- _WRITTEN INSTRUCTION_
Which lines contain the word "this"? Return each of them as written.
[START SUPPLIED ENTRIES]
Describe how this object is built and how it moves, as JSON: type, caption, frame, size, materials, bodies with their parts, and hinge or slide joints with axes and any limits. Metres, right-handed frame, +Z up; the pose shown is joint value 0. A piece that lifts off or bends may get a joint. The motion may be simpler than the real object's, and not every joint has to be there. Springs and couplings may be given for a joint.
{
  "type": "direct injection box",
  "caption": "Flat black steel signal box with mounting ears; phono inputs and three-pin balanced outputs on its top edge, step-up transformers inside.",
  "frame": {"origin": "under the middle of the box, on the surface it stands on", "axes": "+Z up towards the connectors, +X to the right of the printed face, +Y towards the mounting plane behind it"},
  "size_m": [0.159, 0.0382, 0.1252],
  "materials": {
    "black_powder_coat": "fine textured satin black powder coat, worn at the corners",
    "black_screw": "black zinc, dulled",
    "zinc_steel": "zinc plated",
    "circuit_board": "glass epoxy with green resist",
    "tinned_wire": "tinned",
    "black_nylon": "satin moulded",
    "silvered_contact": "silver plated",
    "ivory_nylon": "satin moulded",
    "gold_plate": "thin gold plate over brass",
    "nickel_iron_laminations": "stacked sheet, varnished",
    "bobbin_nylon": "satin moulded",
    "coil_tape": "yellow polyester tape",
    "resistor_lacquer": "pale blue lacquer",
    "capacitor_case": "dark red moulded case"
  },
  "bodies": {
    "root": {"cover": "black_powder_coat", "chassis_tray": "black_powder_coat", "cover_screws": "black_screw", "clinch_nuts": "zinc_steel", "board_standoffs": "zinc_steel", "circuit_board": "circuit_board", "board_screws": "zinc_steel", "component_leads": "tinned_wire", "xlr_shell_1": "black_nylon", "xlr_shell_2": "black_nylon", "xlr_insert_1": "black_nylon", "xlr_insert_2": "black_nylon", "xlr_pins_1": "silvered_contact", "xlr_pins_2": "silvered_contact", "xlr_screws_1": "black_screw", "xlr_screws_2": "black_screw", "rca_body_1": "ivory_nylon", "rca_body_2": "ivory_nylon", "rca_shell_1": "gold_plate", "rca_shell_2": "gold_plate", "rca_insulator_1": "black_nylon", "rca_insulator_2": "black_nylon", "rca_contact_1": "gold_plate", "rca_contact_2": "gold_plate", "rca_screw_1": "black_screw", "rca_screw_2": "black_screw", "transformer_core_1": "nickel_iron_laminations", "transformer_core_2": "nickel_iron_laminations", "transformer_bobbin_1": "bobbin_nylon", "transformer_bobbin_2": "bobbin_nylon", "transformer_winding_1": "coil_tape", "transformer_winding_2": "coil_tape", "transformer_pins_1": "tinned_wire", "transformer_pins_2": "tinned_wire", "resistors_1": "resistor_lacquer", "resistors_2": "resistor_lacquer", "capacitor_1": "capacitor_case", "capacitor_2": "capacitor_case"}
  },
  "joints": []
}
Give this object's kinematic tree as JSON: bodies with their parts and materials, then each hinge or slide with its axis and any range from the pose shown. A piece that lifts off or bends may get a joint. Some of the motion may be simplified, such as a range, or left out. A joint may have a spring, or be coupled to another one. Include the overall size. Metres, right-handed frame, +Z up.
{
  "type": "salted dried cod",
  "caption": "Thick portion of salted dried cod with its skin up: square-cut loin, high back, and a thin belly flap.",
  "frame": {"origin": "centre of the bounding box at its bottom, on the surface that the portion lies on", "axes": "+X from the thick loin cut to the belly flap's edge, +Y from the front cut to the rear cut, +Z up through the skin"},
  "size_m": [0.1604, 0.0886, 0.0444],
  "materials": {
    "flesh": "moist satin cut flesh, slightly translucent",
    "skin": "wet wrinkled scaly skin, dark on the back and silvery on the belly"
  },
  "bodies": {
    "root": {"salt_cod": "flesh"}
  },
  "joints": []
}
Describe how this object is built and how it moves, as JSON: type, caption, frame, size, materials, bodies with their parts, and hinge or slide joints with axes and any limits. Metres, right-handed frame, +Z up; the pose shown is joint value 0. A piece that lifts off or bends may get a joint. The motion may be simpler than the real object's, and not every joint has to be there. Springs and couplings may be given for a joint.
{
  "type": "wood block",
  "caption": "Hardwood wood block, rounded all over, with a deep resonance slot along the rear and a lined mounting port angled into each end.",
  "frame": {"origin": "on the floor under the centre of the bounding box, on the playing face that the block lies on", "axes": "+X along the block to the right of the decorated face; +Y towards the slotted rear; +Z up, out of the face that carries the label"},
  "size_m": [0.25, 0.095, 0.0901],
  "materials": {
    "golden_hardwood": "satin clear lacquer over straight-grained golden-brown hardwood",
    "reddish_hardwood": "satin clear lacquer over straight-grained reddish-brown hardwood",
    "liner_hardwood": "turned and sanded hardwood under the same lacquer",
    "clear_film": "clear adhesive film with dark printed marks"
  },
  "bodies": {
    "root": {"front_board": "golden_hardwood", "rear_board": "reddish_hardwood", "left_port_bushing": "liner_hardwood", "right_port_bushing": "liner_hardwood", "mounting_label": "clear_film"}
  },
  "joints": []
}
[END SUPPLIED ENTRIES]
[START SUPPLIED ENTRIES]
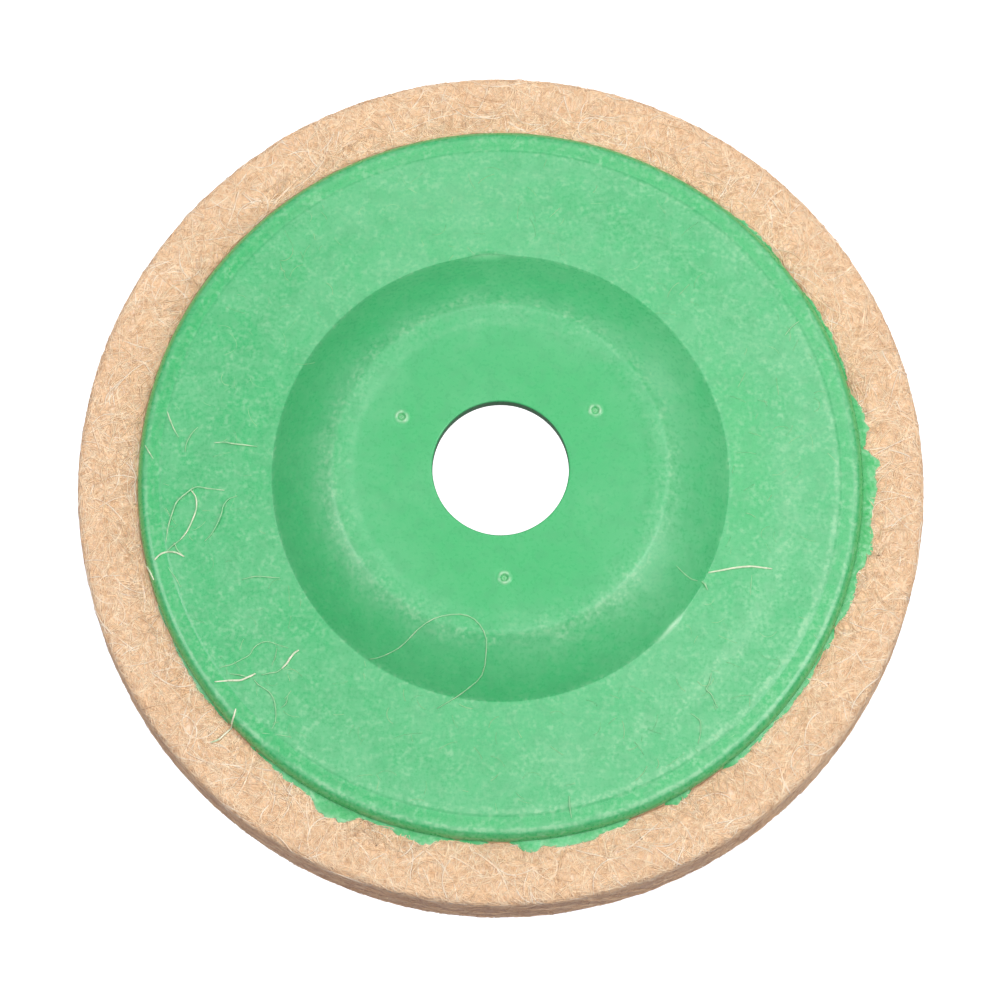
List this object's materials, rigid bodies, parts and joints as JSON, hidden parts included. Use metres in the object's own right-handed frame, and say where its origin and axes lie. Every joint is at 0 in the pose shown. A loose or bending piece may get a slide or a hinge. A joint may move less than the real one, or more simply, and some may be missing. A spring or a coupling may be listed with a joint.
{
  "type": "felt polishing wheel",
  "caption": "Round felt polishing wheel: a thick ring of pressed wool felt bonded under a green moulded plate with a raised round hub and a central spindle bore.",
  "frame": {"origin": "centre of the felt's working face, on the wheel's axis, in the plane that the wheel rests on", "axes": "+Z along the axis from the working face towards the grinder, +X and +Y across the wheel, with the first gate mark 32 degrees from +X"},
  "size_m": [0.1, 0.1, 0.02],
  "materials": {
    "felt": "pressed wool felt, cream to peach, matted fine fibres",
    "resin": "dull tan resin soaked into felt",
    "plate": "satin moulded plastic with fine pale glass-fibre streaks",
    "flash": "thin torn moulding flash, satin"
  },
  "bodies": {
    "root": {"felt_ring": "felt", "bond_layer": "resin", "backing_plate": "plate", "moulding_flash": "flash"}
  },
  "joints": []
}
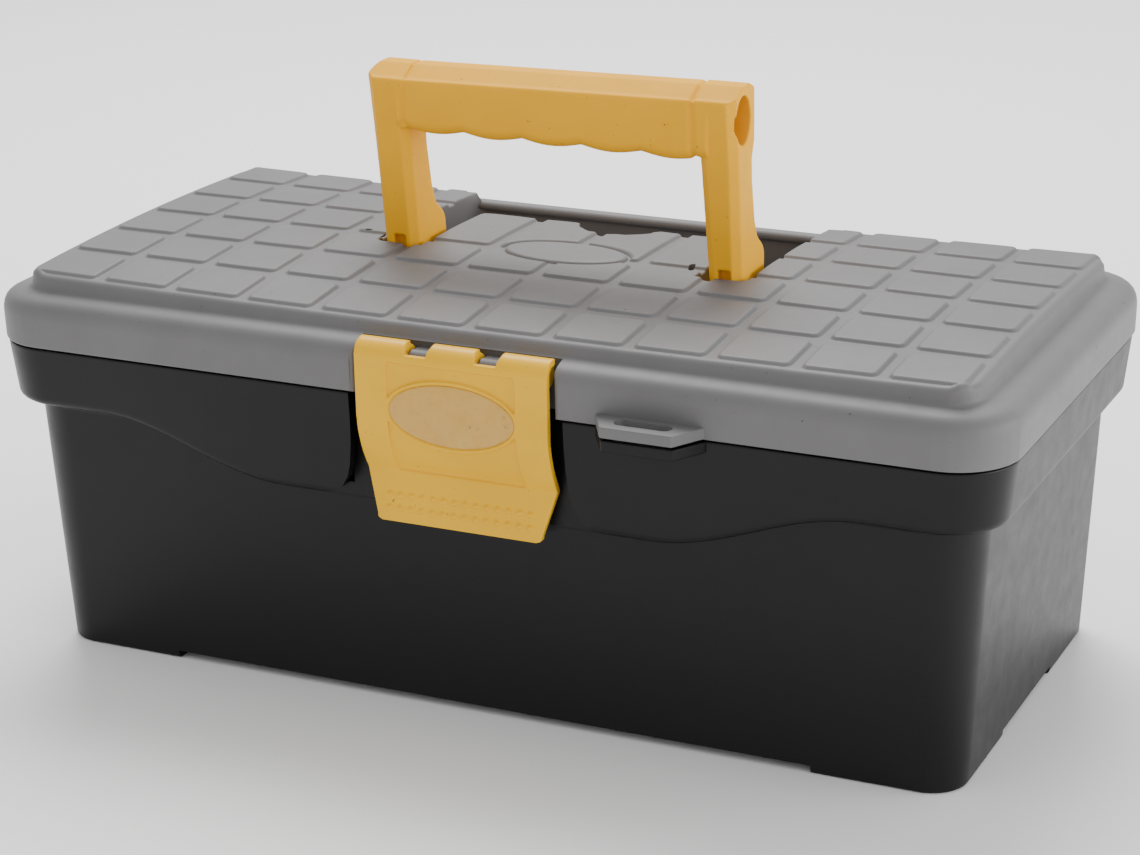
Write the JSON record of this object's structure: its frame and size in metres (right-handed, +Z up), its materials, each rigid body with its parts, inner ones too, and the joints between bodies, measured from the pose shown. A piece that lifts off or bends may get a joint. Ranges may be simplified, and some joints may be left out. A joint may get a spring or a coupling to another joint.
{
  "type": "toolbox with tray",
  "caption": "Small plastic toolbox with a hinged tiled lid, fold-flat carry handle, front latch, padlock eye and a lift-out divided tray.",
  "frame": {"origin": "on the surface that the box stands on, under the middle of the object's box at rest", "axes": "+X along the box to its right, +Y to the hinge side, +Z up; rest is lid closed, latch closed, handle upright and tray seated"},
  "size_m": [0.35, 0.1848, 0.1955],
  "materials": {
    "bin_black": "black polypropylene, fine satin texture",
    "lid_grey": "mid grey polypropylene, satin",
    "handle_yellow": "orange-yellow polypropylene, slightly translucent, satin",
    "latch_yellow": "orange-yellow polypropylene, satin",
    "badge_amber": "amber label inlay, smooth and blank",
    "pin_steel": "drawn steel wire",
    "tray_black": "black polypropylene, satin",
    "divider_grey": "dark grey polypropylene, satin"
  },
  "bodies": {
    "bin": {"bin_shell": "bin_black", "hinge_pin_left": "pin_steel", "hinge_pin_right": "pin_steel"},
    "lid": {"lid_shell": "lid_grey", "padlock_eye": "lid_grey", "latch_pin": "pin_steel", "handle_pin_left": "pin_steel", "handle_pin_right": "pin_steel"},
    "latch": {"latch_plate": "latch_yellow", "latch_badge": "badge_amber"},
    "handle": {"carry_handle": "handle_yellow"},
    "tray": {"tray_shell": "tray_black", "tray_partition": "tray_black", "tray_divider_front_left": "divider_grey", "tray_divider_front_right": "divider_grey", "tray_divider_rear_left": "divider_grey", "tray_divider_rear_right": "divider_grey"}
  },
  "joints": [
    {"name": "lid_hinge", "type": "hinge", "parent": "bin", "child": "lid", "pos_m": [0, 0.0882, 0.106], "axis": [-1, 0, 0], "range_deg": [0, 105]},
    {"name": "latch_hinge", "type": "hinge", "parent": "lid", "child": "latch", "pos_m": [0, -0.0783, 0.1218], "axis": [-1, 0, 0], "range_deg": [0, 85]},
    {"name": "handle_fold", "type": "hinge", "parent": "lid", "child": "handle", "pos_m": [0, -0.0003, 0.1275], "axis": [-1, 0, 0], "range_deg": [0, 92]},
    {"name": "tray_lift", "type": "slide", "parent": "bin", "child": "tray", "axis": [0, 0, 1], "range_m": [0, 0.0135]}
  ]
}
[END SUPPLIED ENTRIES]
[START SUPPLIED ENTRIES]
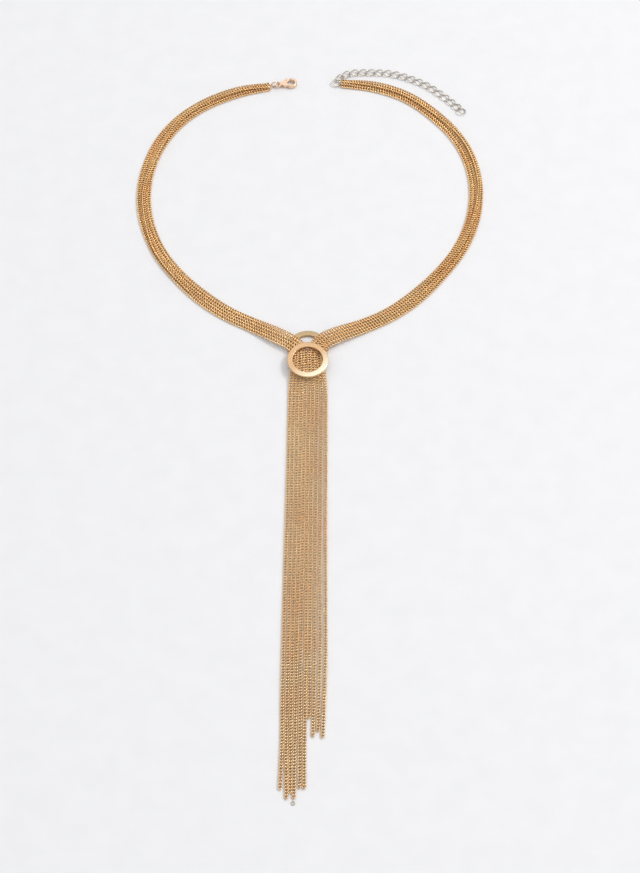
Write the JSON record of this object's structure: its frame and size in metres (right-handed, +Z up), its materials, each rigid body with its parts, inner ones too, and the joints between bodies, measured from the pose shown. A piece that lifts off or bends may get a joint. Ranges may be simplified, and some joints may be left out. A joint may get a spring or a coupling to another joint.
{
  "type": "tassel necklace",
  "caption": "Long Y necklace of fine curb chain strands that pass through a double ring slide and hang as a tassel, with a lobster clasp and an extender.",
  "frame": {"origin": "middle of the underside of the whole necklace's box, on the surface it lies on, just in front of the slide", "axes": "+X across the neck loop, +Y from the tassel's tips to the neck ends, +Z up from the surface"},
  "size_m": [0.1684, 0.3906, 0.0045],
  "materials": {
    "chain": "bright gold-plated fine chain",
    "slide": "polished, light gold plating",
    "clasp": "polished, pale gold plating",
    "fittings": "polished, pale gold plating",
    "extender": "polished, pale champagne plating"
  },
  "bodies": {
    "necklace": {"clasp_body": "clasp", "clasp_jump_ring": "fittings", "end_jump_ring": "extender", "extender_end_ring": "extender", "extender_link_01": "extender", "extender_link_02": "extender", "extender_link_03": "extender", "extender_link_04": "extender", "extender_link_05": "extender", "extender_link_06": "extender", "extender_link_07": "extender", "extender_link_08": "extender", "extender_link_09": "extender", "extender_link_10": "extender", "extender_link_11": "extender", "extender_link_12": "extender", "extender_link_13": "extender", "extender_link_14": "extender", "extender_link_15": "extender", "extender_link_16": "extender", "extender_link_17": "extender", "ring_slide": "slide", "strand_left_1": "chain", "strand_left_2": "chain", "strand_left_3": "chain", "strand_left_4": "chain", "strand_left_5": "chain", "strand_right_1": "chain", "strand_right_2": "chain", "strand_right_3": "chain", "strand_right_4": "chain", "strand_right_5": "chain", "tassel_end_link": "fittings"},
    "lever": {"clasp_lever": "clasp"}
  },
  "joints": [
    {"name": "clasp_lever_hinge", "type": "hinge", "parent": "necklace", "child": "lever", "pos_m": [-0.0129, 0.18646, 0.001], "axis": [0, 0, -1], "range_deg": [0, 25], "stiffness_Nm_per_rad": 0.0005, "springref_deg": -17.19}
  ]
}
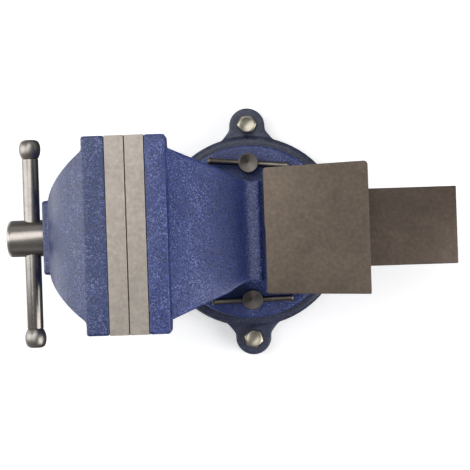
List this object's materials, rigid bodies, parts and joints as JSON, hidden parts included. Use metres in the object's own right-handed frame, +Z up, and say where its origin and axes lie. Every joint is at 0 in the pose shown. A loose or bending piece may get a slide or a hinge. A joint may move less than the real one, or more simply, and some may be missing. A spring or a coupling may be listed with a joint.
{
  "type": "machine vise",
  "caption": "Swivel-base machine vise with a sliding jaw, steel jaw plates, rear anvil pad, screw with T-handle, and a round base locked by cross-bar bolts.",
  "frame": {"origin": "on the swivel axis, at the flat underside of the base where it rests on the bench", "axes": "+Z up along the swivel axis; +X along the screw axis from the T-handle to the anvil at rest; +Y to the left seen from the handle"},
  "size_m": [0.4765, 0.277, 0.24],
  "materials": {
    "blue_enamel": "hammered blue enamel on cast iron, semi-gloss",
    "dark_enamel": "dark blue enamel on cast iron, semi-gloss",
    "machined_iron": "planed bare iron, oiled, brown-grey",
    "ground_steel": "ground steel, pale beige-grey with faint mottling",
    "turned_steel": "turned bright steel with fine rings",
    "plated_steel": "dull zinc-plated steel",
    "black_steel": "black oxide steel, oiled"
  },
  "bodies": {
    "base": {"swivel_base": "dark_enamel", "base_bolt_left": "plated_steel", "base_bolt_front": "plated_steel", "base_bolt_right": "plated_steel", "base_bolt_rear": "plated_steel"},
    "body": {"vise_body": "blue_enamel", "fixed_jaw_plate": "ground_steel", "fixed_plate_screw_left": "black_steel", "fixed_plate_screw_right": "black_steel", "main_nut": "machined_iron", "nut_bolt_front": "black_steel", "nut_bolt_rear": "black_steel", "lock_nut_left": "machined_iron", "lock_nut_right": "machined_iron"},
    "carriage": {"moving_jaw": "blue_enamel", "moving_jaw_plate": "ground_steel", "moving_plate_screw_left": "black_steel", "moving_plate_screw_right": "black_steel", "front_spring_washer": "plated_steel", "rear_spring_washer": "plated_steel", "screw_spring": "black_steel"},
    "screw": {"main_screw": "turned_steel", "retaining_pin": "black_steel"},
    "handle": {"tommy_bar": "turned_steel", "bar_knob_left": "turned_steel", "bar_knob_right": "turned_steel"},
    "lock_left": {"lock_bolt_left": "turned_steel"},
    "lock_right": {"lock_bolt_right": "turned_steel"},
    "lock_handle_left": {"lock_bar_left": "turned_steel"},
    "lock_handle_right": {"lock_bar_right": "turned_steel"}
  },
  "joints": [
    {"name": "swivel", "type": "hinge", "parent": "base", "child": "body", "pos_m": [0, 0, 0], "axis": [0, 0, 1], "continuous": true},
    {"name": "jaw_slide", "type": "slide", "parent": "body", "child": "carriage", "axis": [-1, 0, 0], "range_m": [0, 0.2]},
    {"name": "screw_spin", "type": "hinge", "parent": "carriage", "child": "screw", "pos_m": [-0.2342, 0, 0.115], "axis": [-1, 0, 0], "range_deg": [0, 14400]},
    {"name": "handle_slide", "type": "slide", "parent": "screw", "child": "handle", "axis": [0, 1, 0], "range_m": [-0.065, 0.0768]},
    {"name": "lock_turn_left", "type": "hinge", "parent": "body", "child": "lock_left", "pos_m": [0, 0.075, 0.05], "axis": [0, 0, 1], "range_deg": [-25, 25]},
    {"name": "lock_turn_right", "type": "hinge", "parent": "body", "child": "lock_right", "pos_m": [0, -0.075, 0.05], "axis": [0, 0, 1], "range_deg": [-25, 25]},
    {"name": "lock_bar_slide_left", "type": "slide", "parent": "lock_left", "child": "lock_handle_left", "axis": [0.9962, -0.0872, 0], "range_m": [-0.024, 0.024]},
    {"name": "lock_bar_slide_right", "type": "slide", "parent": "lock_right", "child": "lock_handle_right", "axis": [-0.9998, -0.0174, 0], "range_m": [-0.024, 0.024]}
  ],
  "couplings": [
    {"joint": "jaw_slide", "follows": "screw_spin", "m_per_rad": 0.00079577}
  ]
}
[END SUPPLIED ENTRIES]
- _SOLVED EXERCISE_
Describe how this object is built and how it moves, as JSON: type, caption, frame, size, materials, bodies with their parts, and hinge or slide joints with axes and any limits. Metres, right-handed frame, +Z up; the pose shown is joint value 0. A piece that lifts off or bends may get a joint. The motion may be simpler than the real object's, and not every joint has to be there. Springs and couplings may be given for a joint.
Give this object's kinematic tree as JSON: bodies with their parts and materials, then each hinge or slide with its axis and any range from the pose shown. A piece that lifts off or bends may get a joint. Some of the motion may be simplified, such as a range, or left out. A joint may have a spring, or be coupled to another one. Include the overall size. Metres, right-handed frame, +Z up.
Describe how this object is built and how it moves, as JSON: type, caption, frame, size, materials, bodies with their parts, and hinge or slide joints with axes and any limits. Metres, right-handed frame, +Z up; the pose shown is joint value 0. A piece that lifts off or bends may get a joint. The motion may be simpler than the real object's, and not every joint has to be there. Springs and couplings may be given for a joint.
List this object's materials, rigid bodies, parts and joints as JSON, hidden parts included. Use metres in the object's own right-handed frame, and say where its origin and axes lie. Every joint is at 0 in the pose shown. A loose or bending piece may get a slide or a hinge. A joint may move less than the real one, or more simply, and some may be missing. A spring or a coupling may be listed with a joint.
Write the JSON record of this object's structure: its frame and size in metres (right-handed, +Z up), its materials, each rigid body with its parts, inner ones too, and the joints between bodies, measured from the pose shown. A piece that lifts off or bends may get a joint. Ranges may be simplified, and some joints may be left out. A joint may get a spring or a coupling to another joint.
Write the JSON record of this object's structure: its frame and size in metres (right-handed, +Z up), its materials, each rigid body with its parts, inner ones too, and the joints between bodies, measured from the pose shown. A piece that lifts off or bends may get a joint. Ranges may be simplified, and some joints may be left out. A joint may get a spring or a coupling to another joint.
List this object's materials, rigid bodies, parts and joints as JSON, hidden parts included. Use metres in the object's own right-handed frame, +Z up, and say where its origin and axes lie. Every joint is at 0 in the pose shown. A loose or bending piece may get a slide or a hinge. A joint may move less than the real one, or more simply, and some may be missing. A spring or a coupling may be listed with a joint.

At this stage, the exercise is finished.